**Directions for this task**
Reproduce all of the listing below without alteration.

►

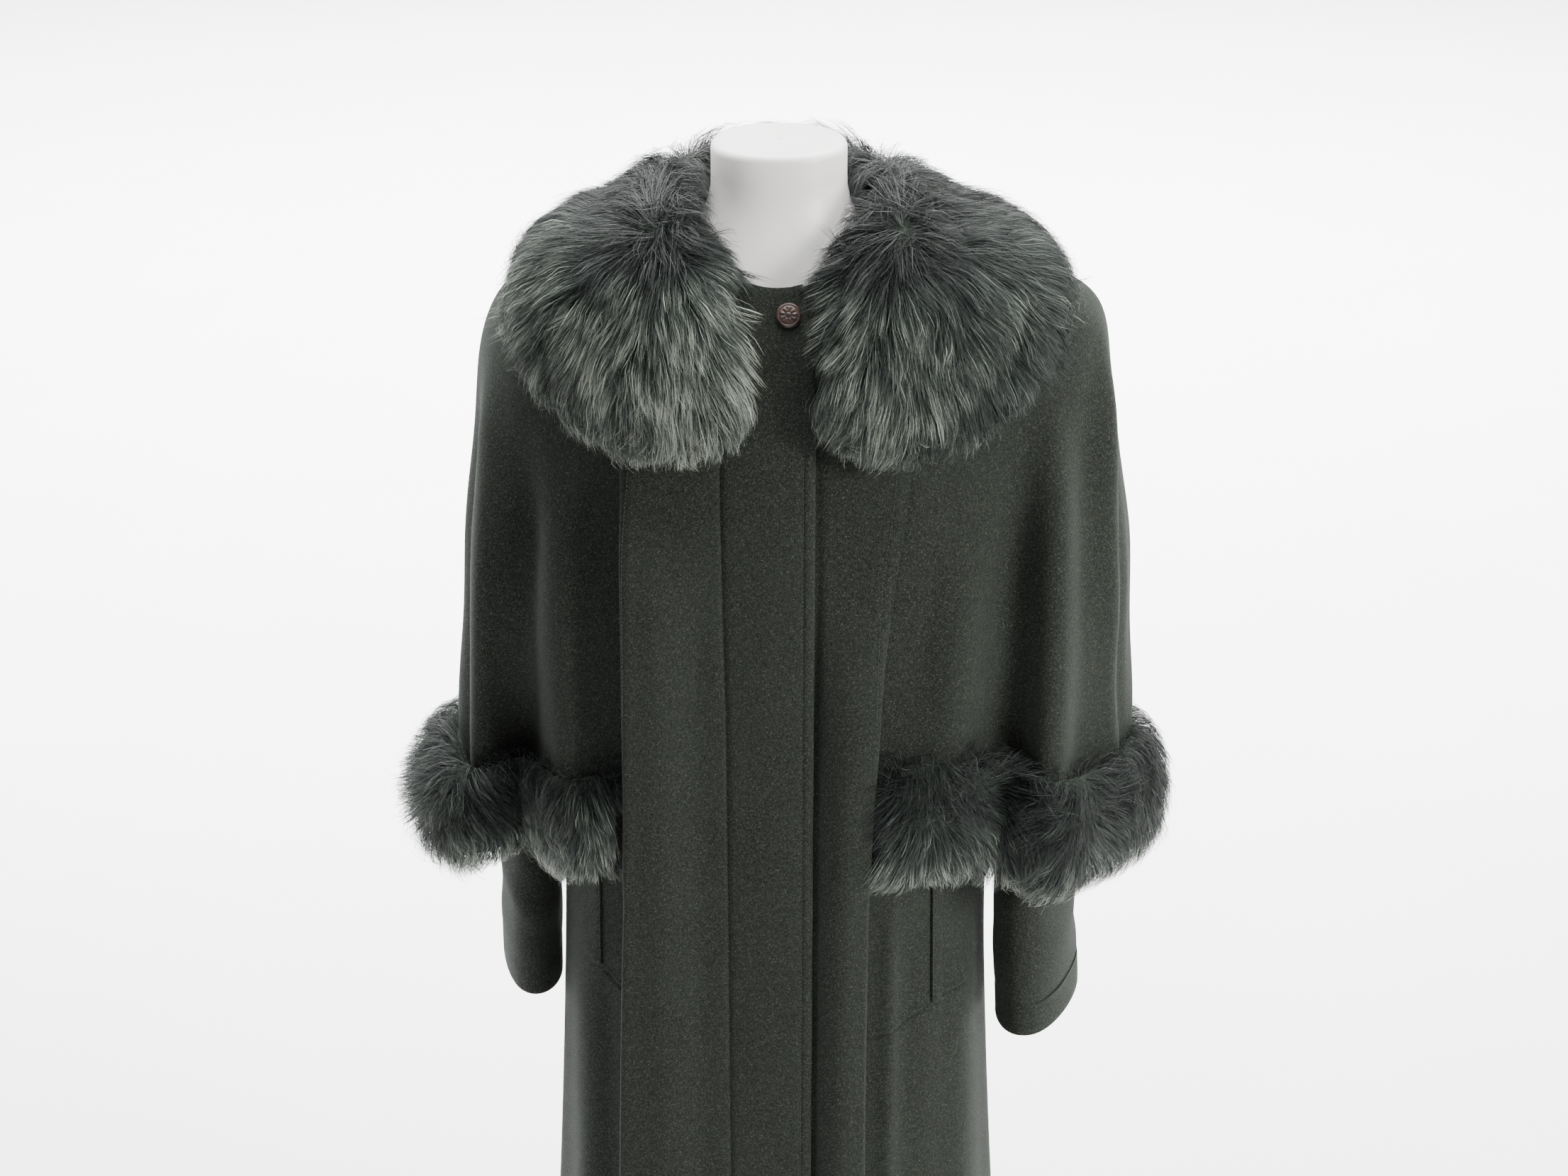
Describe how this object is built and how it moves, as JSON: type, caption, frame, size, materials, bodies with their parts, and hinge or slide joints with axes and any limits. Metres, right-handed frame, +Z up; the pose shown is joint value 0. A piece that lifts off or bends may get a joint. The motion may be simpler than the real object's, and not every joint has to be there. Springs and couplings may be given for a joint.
{
  "type": "loden cape coat on dress form",
  "caption": "Long green loden coat with an elbow-length cape, a fur band round the cape's hem and a round fur collar, standing on a white limbless dress form with a pole and round base.",
  "frame": {"origin": "centre of the stand's underside, on the floor", "axes": "+Z up the pole, the coat's front faces -Y, the wearer's left is +X"},
  "size_m": [0.6975, 0.41, 1.5],
  "materials": {
    "loden": "matt, napped",
    "fur": "long fur",
    "horn": "carved, satin",
    "form": "satin",
    "steel": "brushed"
  },
  "bodies": {
    "root": {"coat_back": "loden", "front_right_side": "loden", "front_left_side": "loden", "front_right_centre": "loden", "front_left_centre": "loden", "placket": "loden", "welt_right": "loden", "welt_left": "loden", "sleeve_right": "loden", "sleeve_left": "loden", "cape": "loden", "cape_trim": "fur", "fur_collar": "fur", "button": "horn", "form_torso": "form", "form_pole": "steel", "form_base": "steel"}
  },
  "joints": []
}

◄

**Solution**
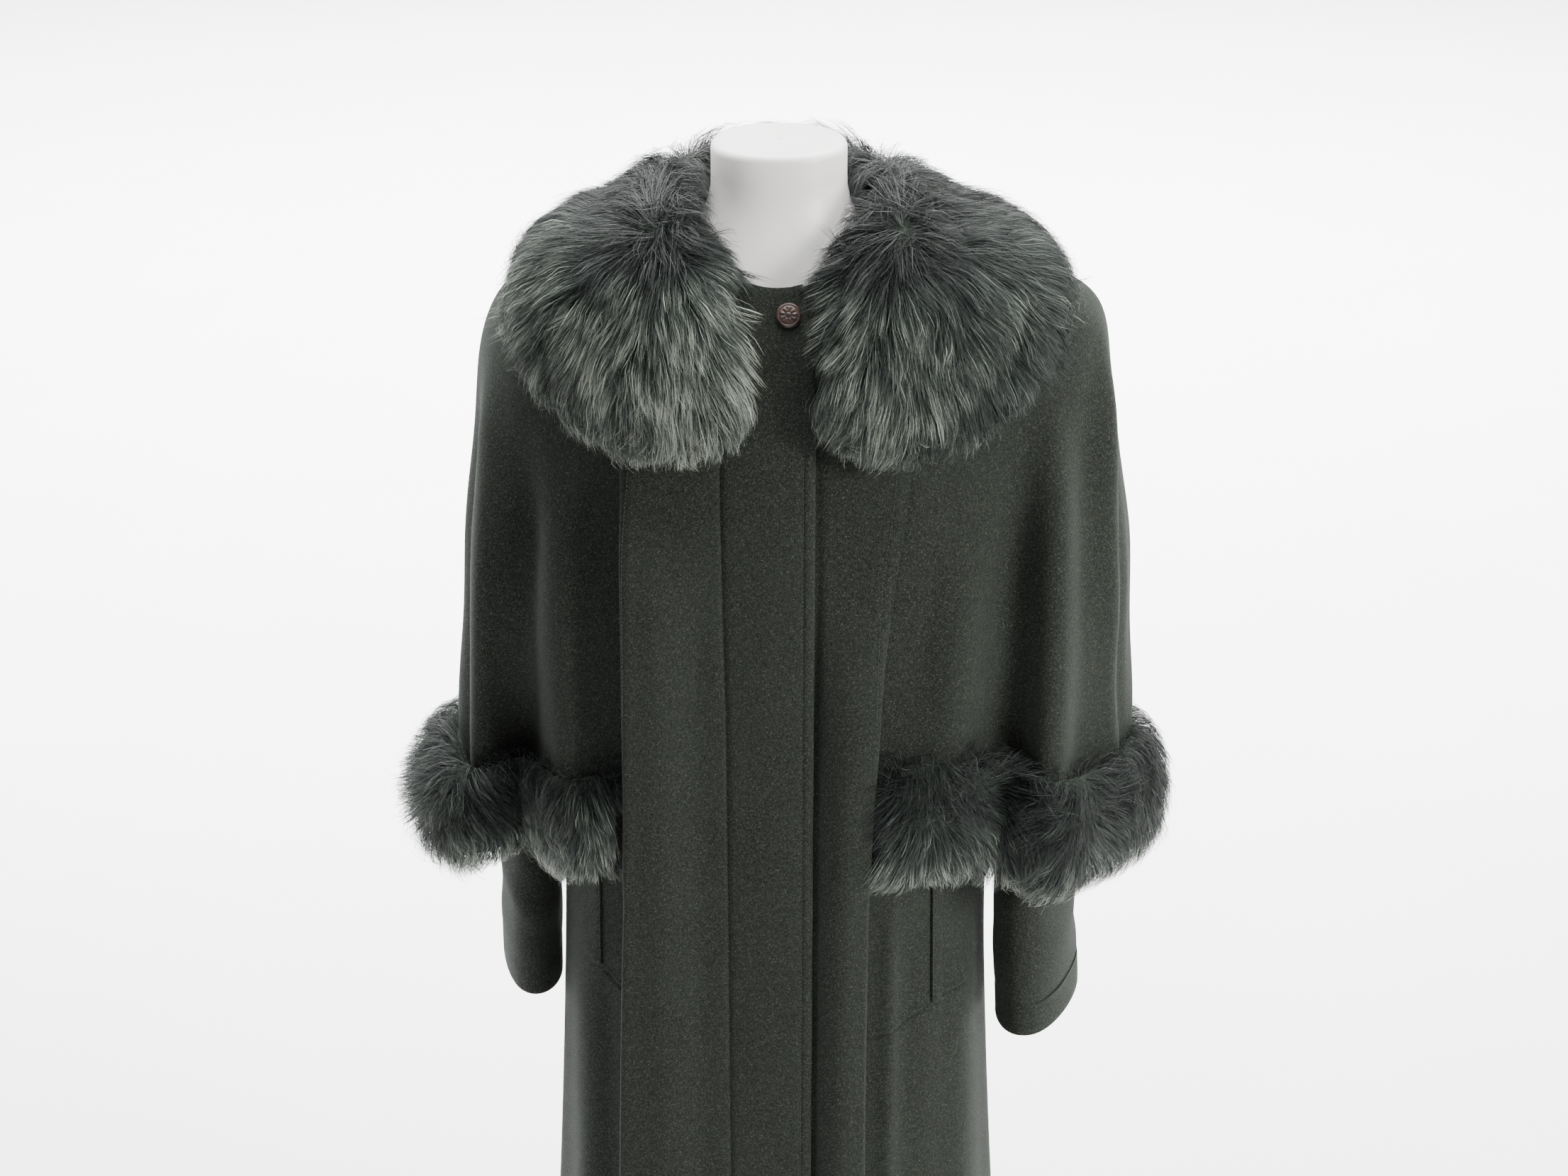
Describe how this object is built and how it moves, as JSON: type, caption, frame, size, materials, bodies with their parts, and hinge or slide joints with axes and any limits. Metres, right-handed frame, +Z up; the pose shown is joint value 0. A piece that lifts off or bends may get a joint. The motion may be simpler than the real object's, and not every joint has to be there. Springs and couplings may be given for a joint.
{
  "type": "loden cape coat on dress form",
  "caption": "Long green loden coat with an elbow-length cape, a fur band round the cape's hem and a round fur collar, standing on a white limbless dress form with a pole and round base.",
  "frame": {"origin": "centre of the stand's underside, on the floor", "axes": "+Z up the pole, the coat's front faces -Y, the wearer's left is +X"},
  "size_m": [0.6975, 0.41, 1.5],
  "materials": {
    "loden": "matt, napped",
    "fur": "long fur",
    "horn": "carved, satin",
    "form": "satin",
    "steel": "brushed"
  },
  "bodies": {
    "root": {"coat_back": "loden", "front_right_side": "loden", "front_left_side": "loden", "front_right_centre": "loden", "front_left_centre": "loden", "placket": "loden", "welt_right": "loden", "welt_left": "loden", "sleeve_right": "loden", "sleeve_left": "loden", "cape": "loden", "cape_trim": "fur", "fur_collar": "fur", "button": "horn", "form_torso": "form", "form_pole": "steel", "form_base": "steel"}
  },
  "joints": []
}